Instructions to follow – The first line to copy is the one with "const boot = new THREE.Group();"; the last is the one with "the imported frame.". Copy each line in that range exactly, leaving out all others.
-- Begin Material for this task --
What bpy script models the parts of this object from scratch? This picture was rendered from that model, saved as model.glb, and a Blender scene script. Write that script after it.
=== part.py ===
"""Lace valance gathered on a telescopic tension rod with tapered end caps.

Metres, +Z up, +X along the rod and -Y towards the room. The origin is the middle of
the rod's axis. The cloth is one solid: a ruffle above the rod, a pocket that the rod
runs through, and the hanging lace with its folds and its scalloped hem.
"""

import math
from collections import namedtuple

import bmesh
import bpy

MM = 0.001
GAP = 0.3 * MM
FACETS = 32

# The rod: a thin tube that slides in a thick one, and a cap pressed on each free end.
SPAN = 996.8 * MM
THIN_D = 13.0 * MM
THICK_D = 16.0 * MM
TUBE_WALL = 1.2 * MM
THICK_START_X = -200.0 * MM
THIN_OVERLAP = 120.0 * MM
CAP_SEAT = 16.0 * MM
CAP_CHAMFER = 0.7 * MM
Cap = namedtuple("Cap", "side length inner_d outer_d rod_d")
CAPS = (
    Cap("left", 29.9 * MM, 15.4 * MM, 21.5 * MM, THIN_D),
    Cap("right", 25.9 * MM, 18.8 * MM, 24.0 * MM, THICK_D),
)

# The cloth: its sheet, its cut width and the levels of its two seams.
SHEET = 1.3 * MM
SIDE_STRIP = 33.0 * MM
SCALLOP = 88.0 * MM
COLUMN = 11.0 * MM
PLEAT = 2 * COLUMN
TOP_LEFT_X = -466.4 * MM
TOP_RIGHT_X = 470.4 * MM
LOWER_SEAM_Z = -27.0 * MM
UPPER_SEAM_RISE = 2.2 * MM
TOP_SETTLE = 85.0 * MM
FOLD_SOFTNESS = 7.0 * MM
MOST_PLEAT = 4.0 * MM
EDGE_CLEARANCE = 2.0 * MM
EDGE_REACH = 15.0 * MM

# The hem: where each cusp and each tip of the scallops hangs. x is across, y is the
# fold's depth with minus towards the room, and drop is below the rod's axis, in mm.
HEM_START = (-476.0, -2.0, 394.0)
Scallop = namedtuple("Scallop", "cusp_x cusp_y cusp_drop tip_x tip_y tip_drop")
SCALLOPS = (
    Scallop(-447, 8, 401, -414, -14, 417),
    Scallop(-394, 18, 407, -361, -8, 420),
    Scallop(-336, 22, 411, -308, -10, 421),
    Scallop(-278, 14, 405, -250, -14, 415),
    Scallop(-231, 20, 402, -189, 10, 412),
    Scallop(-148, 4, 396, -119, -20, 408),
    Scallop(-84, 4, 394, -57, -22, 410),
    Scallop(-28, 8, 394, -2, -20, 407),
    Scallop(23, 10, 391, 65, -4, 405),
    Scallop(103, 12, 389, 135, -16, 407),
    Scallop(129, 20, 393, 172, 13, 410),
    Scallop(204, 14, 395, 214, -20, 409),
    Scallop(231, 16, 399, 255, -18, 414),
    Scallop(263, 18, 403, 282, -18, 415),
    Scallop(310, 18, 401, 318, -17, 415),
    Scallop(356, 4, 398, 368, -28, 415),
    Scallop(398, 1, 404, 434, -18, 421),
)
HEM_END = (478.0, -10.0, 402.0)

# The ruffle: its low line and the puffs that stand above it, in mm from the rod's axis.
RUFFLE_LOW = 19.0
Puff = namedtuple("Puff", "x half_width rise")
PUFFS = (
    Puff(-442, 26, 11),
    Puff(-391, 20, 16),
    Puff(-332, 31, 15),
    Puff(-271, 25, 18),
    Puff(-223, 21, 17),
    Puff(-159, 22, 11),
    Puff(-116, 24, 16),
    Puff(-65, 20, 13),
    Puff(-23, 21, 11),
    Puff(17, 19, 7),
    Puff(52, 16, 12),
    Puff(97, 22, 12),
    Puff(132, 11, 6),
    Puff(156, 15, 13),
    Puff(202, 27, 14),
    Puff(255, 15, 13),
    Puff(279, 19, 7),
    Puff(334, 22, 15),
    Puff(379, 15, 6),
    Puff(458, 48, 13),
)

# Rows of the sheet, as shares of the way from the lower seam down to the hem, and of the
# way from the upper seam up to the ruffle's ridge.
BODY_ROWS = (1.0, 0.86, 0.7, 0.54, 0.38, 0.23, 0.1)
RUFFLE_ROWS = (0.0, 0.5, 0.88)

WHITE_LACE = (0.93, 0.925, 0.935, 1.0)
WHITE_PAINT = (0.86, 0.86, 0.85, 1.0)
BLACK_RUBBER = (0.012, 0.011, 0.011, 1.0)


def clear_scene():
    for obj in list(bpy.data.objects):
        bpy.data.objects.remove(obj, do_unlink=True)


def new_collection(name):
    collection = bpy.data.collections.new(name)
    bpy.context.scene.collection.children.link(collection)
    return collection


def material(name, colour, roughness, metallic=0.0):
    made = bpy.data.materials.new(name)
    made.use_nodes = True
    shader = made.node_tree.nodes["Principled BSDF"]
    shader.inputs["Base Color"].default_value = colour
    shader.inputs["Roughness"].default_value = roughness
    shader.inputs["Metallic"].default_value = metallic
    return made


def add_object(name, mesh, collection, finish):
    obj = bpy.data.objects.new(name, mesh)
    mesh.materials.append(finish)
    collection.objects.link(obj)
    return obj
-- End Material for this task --
-- Begin Material for this task --
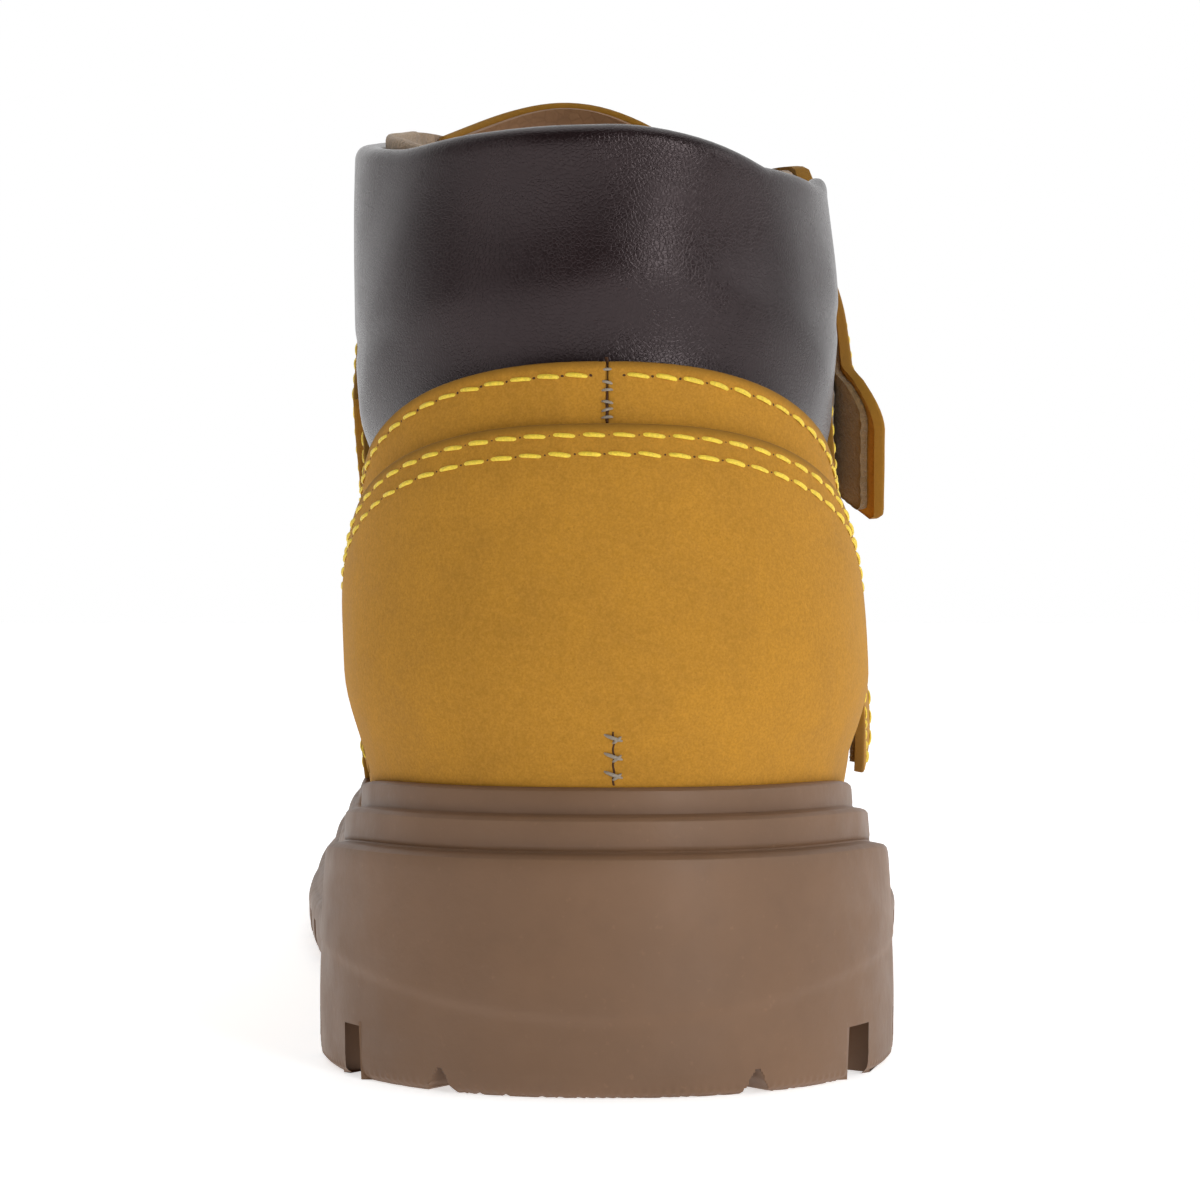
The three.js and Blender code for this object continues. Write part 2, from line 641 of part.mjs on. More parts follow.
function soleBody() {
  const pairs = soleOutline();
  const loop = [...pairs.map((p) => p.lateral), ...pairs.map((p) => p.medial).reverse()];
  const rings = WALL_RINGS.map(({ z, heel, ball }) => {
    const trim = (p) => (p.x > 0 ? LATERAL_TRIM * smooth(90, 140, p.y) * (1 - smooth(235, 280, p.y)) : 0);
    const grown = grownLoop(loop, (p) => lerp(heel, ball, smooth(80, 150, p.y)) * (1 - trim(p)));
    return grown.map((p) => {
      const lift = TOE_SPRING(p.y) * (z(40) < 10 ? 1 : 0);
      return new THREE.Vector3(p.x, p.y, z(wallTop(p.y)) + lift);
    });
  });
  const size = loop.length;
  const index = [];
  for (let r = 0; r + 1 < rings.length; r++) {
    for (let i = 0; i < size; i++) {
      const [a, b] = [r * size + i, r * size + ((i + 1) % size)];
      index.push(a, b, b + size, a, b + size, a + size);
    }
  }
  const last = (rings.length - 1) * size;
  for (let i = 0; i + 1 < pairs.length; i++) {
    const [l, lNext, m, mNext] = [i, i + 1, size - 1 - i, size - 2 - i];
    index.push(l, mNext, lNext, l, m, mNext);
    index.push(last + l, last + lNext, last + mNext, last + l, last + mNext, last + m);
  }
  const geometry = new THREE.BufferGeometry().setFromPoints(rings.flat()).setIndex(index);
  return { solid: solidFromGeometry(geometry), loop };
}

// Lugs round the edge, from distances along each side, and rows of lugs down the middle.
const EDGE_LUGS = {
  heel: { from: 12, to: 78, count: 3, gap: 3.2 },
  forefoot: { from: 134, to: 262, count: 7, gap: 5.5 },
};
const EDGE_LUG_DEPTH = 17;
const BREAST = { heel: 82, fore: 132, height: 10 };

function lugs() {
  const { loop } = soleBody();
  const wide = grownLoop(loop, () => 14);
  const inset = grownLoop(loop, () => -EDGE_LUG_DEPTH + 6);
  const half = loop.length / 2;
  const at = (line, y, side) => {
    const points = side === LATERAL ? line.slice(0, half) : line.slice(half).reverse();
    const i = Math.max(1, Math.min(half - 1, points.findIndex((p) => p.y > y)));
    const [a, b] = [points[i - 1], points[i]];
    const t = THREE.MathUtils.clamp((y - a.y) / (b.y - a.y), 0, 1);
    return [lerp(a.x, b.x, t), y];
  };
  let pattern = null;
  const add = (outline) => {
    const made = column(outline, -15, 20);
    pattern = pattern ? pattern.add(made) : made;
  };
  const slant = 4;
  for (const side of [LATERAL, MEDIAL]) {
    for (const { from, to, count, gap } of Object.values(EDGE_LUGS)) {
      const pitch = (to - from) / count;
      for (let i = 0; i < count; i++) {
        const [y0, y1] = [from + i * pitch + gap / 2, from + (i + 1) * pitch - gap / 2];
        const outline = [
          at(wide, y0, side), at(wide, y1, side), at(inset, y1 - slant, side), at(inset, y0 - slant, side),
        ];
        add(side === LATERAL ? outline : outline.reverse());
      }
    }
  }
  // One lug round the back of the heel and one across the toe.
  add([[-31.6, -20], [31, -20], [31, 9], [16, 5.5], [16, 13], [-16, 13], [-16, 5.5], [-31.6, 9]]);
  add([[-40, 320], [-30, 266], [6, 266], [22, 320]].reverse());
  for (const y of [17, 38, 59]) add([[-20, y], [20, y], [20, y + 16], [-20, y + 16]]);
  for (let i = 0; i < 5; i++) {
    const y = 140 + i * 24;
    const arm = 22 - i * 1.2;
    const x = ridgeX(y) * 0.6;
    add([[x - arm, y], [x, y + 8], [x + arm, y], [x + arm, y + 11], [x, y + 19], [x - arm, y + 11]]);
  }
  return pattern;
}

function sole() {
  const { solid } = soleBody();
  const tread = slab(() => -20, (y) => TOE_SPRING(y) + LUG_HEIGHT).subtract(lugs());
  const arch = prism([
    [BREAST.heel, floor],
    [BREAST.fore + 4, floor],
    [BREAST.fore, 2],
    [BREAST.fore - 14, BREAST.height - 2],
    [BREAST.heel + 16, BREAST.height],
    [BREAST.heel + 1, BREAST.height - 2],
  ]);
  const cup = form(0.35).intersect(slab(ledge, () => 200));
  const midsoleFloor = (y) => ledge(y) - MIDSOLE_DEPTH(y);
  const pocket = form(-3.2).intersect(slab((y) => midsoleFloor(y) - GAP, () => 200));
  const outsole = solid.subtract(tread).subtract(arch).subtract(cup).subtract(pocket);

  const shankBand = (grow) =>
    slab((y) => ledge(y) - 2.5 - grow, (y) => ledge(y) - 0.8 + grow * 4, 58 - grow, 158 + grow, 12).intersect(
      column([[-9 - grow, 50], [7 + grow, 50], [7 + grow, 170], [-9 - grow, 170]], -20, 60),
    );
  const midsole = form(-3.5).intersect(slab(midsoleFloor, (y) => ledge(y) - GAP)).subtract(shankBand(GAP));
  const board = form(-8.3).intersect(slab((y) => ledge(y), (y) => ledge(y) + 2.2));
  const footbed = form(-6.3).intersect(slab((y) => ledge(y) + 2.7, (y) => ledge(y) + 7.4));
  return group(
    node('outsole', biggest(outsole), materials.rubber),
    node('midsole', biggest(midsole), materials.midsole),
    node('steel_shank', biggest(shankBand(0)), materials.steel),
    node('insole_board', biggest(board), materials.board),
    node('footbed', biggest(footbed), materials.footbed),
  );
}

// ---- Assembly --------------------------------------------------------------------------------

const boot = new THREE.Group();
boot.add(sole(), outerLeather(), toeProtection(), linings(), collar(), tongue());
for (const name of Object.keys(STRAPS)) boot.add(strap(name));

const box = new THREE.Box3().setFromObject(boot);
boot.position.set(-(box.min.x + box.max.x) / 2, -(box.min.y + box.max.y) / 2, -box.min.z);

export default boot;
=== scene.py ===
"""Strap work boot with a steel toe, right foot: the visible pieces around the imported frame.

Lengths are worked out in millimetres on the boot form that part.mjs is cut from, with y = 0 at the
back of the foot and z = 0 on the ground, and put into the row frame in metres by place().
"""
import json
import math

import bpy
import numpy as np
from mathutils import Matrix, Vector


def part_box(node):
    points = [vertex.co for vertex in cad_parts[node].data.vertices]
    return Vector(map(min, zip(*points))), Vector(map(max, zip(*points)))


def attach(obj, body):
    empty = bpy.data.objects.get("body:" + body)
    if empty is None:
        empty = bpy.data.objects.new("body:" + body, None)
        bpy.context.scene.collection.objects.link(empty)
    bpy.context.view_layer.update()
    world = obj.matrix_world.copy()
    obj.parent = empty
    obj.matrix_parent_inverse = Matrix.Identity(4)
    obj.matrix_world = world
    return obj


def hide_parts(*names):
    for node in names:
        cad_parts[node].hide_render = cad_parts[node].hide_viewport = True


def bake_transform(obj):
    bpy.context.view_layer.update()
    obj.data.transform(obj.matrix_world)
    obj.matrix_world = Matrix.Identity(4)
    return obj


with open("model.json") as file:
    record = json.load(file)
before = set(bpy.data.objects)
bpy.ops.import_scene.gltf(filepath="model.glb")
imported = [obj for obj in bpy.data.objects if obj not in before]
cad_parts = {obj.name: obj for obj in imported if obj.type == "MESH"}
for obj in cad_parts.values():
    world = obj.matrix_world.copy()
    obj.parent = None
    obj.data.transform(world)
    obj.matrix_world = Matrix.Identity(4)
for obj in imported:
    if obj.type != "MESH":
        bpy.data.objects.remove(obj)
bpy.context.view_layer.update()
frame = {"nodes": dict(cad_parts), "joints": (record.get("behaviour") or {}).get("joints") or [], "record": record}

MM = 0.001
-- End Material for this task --
Written response –
const boot = new THREE.Group();
boot.add(sole(), outerLeather(), toeProtection(), linings(), collar(), tongue());
for (const name of Object.keys(STRAPS)) boot.add(strap(name));

const box = new THREE.Box3().setFromObject(boot);
boot.position.set(-(box.min.x + box.max.x) / 2, -(box.min.y + box.max.y) / 2, -box.min.z);

export default boot;
=== scene.py ===
"""Strap work boot with a steel toe, right foot: the visible pieces around the imported frame.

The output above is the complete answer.